Key metrics that prove contract compliance and spend efficiency gains
Enterprises should measure procurement automation outcomes beyond simple requisition cycle time. The most meaningful indicators show whether the workflow is changing purchasing behavior and improving financial control. Off-contract spend percentage, preferred supplier utilization, invoice match rate, exception resolution time, supplier onboarding cycle time, and approval policy adherence are stronger indicators of value than transaction volume alone.

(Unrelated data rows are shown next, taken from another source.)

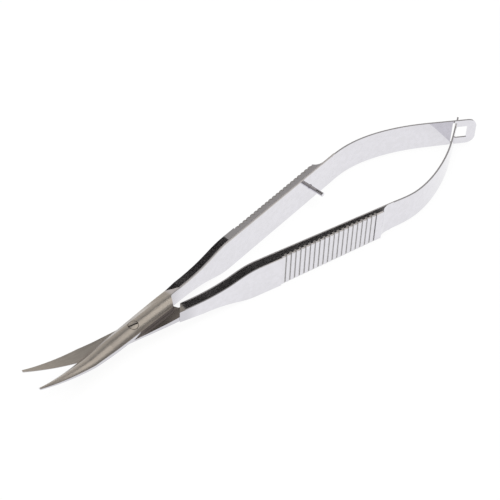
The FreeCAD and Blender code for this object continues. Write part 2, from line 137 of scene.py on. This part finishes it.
def measured(tree, side):
    """Object coordinates in millimetres from the screw, turned back to how a half lies when the
    blades are shut: along the length, across to the half's own side, and up."""
    spot = node(tree, "ShaderNodeTexCoord").outputs["Object"]
    turned = node(tree, "ShaderNodeVectorRotate", {"rotation_type": "Z_AXIS"}, Vector=spot,
                  Center=tuple(SCREW), Angle=-HALF_OPEN * side).outputs[0]
    parts = node(tree, "ShaderNodeSeparateXYZ", Vector=turned).outputs
    along = maths(tree, "MULTIPLY", maths(tree, "SUBTRACT", parts[0], SCREW.x), 1 / MM)
    across = maths(tree, "MULTIPLY", maths(tree, "SUBTRACT", parts[1], SCREW.y),
                   (side or 1) / MM)
    up = maths(tree, "MULTIPLY", maths(tree, "SUBTRACT", parts[2], HANDLE_MIDDLE), 1 / MM)
    return spot, along, across, up


# %% [markdown]
# Steel has two looks here. The blades and the joint are satin: fine scratches along the length
# blur the reflections and warm their colour. The flat faces of the handles and springs are
# polished and mirror what is around them. Both are one shader whose roughness, colour and bump
# change along the part, so no seam shows where one finish runs into the other.
# %% Colours and measures of the steel
SATIN = (0.64, 0.605, 0.57, 1)
SATIN_DARK = (0.57, 0.535, 0.50, 1)
POLISH = (0.755, 0.745, 0.785, 1)
POLISH_DULL = (0.725, 0.715, 0.75, 1)
SATIN_ROUGH = (0.25, 0.36)
POLISH_ROUGH = (0.04, 0.09)
GRAIN_STRETCH = (60, 3600, 3600)
GRAIN_CONTRAST = (0.3, 0.75)
CLOUD_SCALE = 900.0
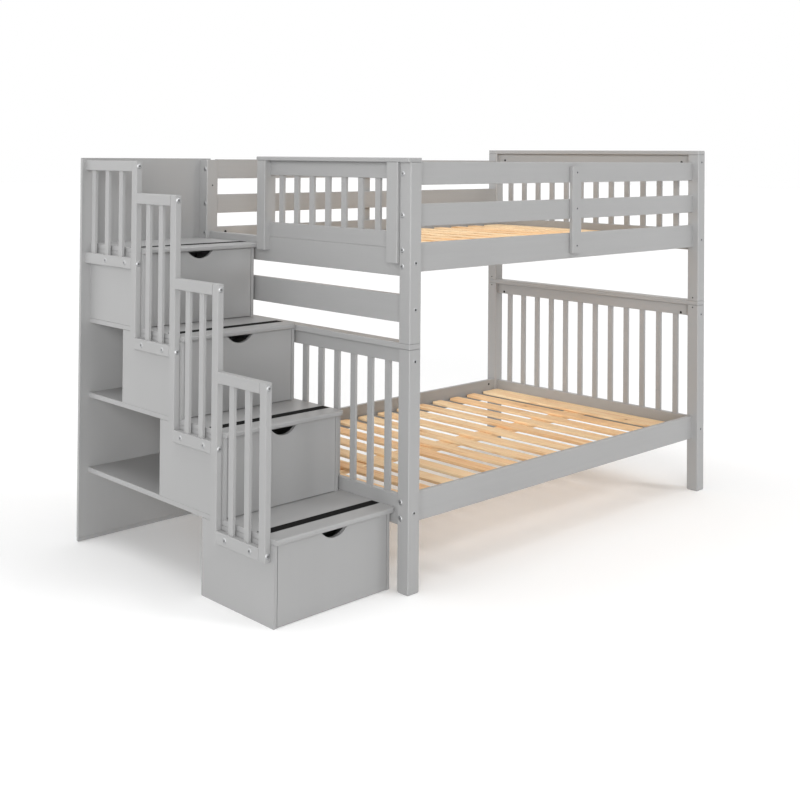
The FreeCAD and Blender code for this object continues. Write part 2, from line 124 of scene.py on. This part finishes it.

For logistics-specific visibility, organizations should also track transportation rate compliance, emergency purchase frequency by site, packaging cost variance, and spend under management across warehouses or regions. These metrics help leaders distinguish between process friction and genuine operational urgency, which is critical when refining approval rules and supplier strategies.
Executive recommendations
Treat logistics procurement workflow automation as an enterprise control initiative with direct margin impact, not as a narrow purchasing digitization project. Prioritize categories with high exception volume and weak contract adherence. Anchor the design in ERP-integrated workflows, reusable APIs, and middleware-based orchestration rather than isolated departmental tools.
Use AI selectively to improve classification, recommendations, and anomaly detection, but keep policy enforcement deterministic and auditable. Align cloud ERP modernization with supplier master cleanup, contract data governance, and approval redesign. Most importantly, make compliance easier for operations teams by embedding approved choices into the workflow rather than relying on retrospective policing.
When implemented correctly, logistics procurement automation reduces maverick spend, improves contract utilization, accelerates approvals, strengthens auditability, and creates a cleaner data foundation for sourcing and operational planning. That combination is what turns procurement workflow automation into a measurable spend efficiency program.